◆ **Given data**
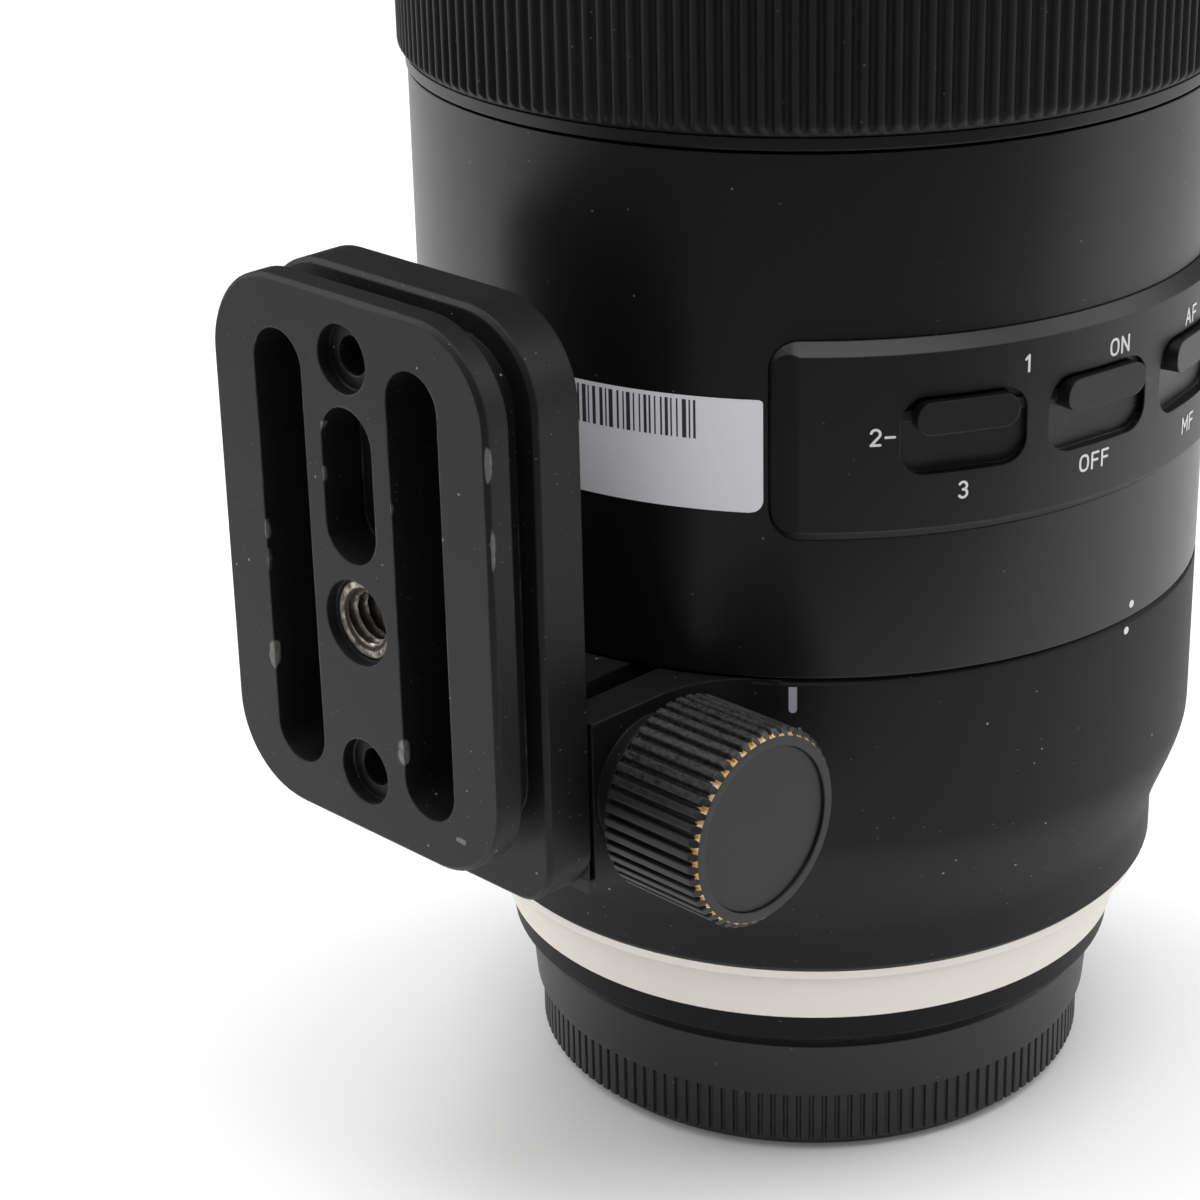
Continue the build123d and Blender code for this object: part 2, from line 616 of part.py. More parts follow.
def panel_blank(r_out, extra):
    """Curved plate with rounded corners, grown by extra all round."""
    side = math.degrees(extra / BARREL_R)
    blank = sector(r_out, BARREL_R - PANEL_SINK, PANEL_Z0 - extra, PANEL_Z1 + extra,
                   PANEL_AZ - PANEL_ARC / 2.0 - side, PANEL_AZ + PANEL_ARC / 2.0 + side)
    corners = [e for e in blank.edges() if e.geom_type == GeomType.LINE and abs((e % 0).Z) < 0.5]
    return fillet(corners, PANEL_CORNER + extra)


def end_bevel(side):
    """Cutter for the wide bevel at one end of the panel: side is -1 or 1."""
    edge = world(PANEL_AZ + side * PANEL_ARC / 2.0)
    foot = Vector(*polar(PANEL_R - PANEL_BEVEL_IN, edge))
    crest = Vector(*polar(PANEL_R, edge - side * math.degrees(PANEL_END_RUN / PANEL_R)))
    along = (crest - foot).normalized() * CUT
    out = along.rotate(Axis.Z, 90.0 * side)
    corners = [foot - along, crest + along * 3, crest + along * 3 + out * 3, foot - along + out * 3]
    wedge = extrude(make_face(Polyline(*corners, close=True)), amount=PANEL_H + 2 * CUT)
    return Pos(0, 0, PANEL_Z0 - CUT) * wedge


def switch_panel():
    """Raised bevelled panel with four sunk switch bays."""
    plate = panel_blank(PANEL_R, 0)
    outer_face = plate.faces().filter_by(GeomType.CYLINDER).sort_by(SortBy.AREA)[-1]
    plate = chamfer(outer_face.edges(), PANEL_BEVEL_OUT, PANEL_BEVEL_IN)
    for side in (-1, 1):
        plate -= end_bevel(side)
    for azimuth in switch_azimuths():
        plate -= radial_block(azimuth, SWITCH_Z, RECESS_W, RECESS_H, RECESS_CORNER,
                              RECESS_FLOOR_R, PANEL_R + CUT)
        plate -= radial_block(azimuth, SWITCH_Z, RECESS_W + 2 * GROOVE_DEPTH,
                              SLIDER_TRAVEL + TONGUE_H + 2 * RUN, TONGUE_CORNER,
                              RECESS_FLOOR_R, RECESS_FLOOR_R + TONGUE_T + 2 * RUN)
    return plate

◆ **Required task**
All of the material above needs to be copied exactly.

◆ **Finished answer**
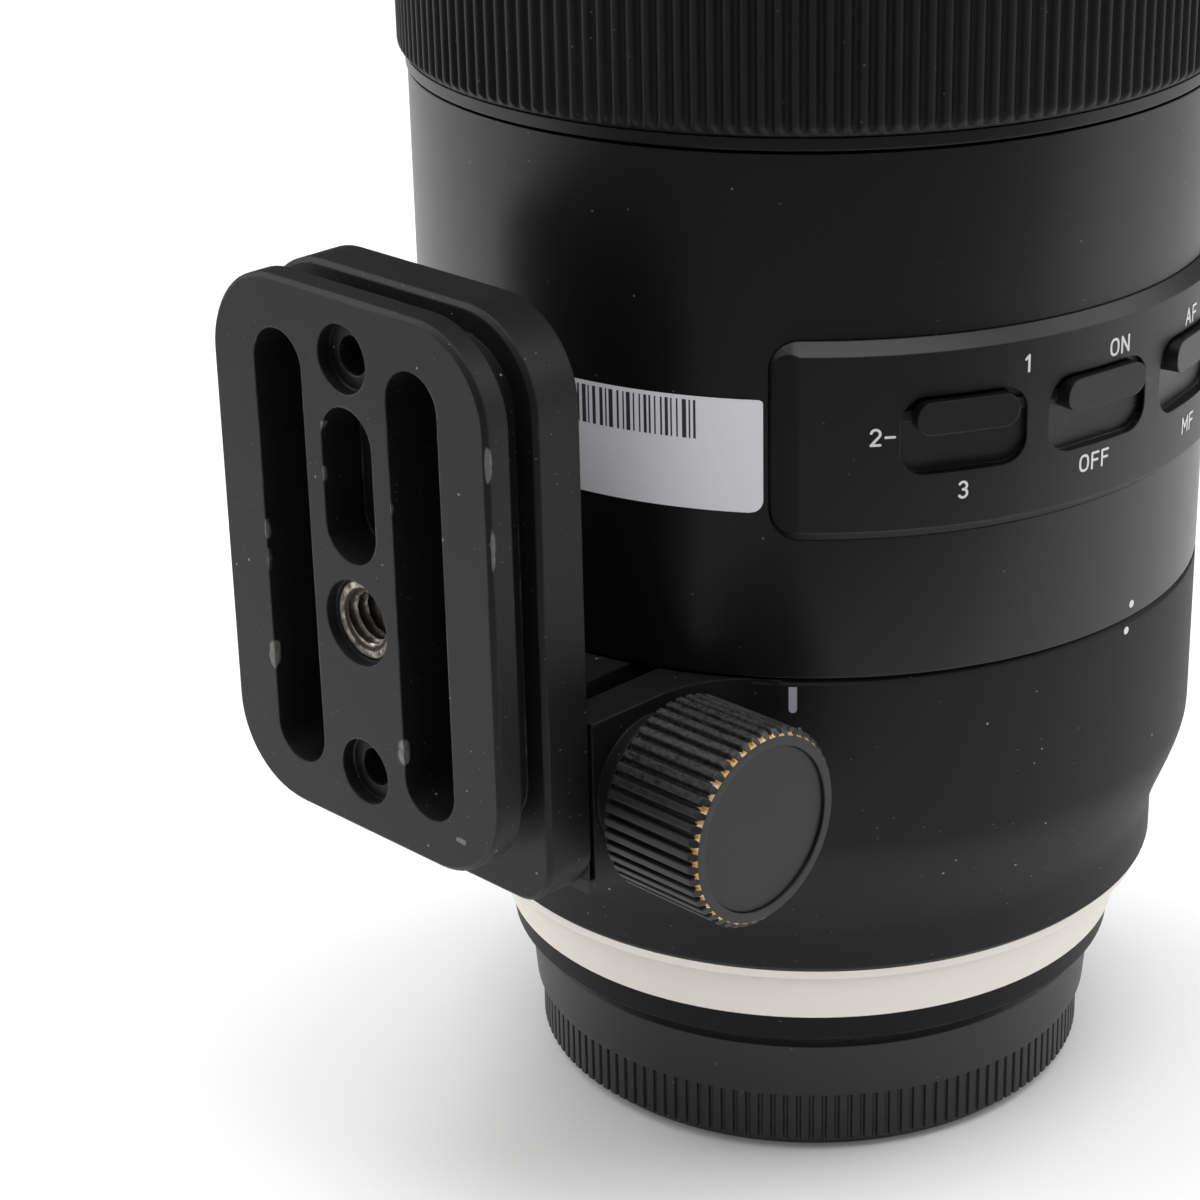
Continue the build123d and Blender code for this object: part 2, from line 616 of part.py. More parts follow.
def panel_blank(r_out, extra):
    """Curved plate with rounded corners, grown by extra all round."""
    side = math.degrees(extra / BARREL_R)
    blank = sector(r_out, BARREL_R - PANEL_SINK, PANEL_Z0 - extra, PANEL_Z1 + extra,
                   PANEL_AZ - PANEL_ARC / 2.0 - side, PANEL_AZ + PANEL_ARC / 2.0 + side)
    corners = [e for e in blank.edges() if e.geom_type == GeomType.LINE and abs((e % 0).Z) < 0.5]
    return fillet(corners, PANEL_CORNER + extra)


def end_bevel(side):
    """Cutter for the wide bevel at one end of the panel: side is -1 or 1."""
    edge = world(PANEL_AZ + side * PANEL_ARC / 2.0)
    foot = Vector(*polar(PANEL_R - PANEL_BEVEL_IN, edge))
    crest = Vector(*polar(PANEL_R, edge - side * math.degrees(PANEL_END_RUN / PANEL_R)))
    along = (crest - foot).normalized() * CUT
    out = along.rotate(Axis.Z, 90.0 * side)
    corners = [foot - along, crest + along * 3, crest + along * 3 + out * 3, foot - along + out * 3]
    wedge = extrude(make_face(Polyline(*corners, close=True)), amount=PANEL_H + 2 * CUT)
    return Pos(0, 0, PANEL_Z0 - CUT) * wedge


def switch_panel():
    """Raised bevelled panel with four sunk switch bays."""
    plate = panel_blank(PANEL_R, 0)
    outer_face = plate.faces().filter_by(GeomType.CYLINDER).sort_by(SortBy.AREA)[-1]
    plate = chamfer(outer_face.edges(), PANEL_BEVEL_OUT, PANEL_BEVEL_IN)
    for side in (-1, 1):
        plate -= end_bevel(side)
    for azimuth in switch_azimuths():
        plate -= radial_block(azimuth, SWITCH_Z, RECESS_W, RECESS_H, RECESS_CORNER,
                              RECESS_FLOOR_R, PANEL_R + CUT)
        plate -= radial_block(azimuth, SWITCH_Z, RECESS_W + 2 * GROOVE_DEPTH,
                              SLIDER_TRAVEL + TONGUE_H + 2 * RUN, TONGUE_CORNER,
                              RECESS_FLOOR_R, RECESS_FLOOR_R + TONGUE_T + 2 * RUN)
    return plate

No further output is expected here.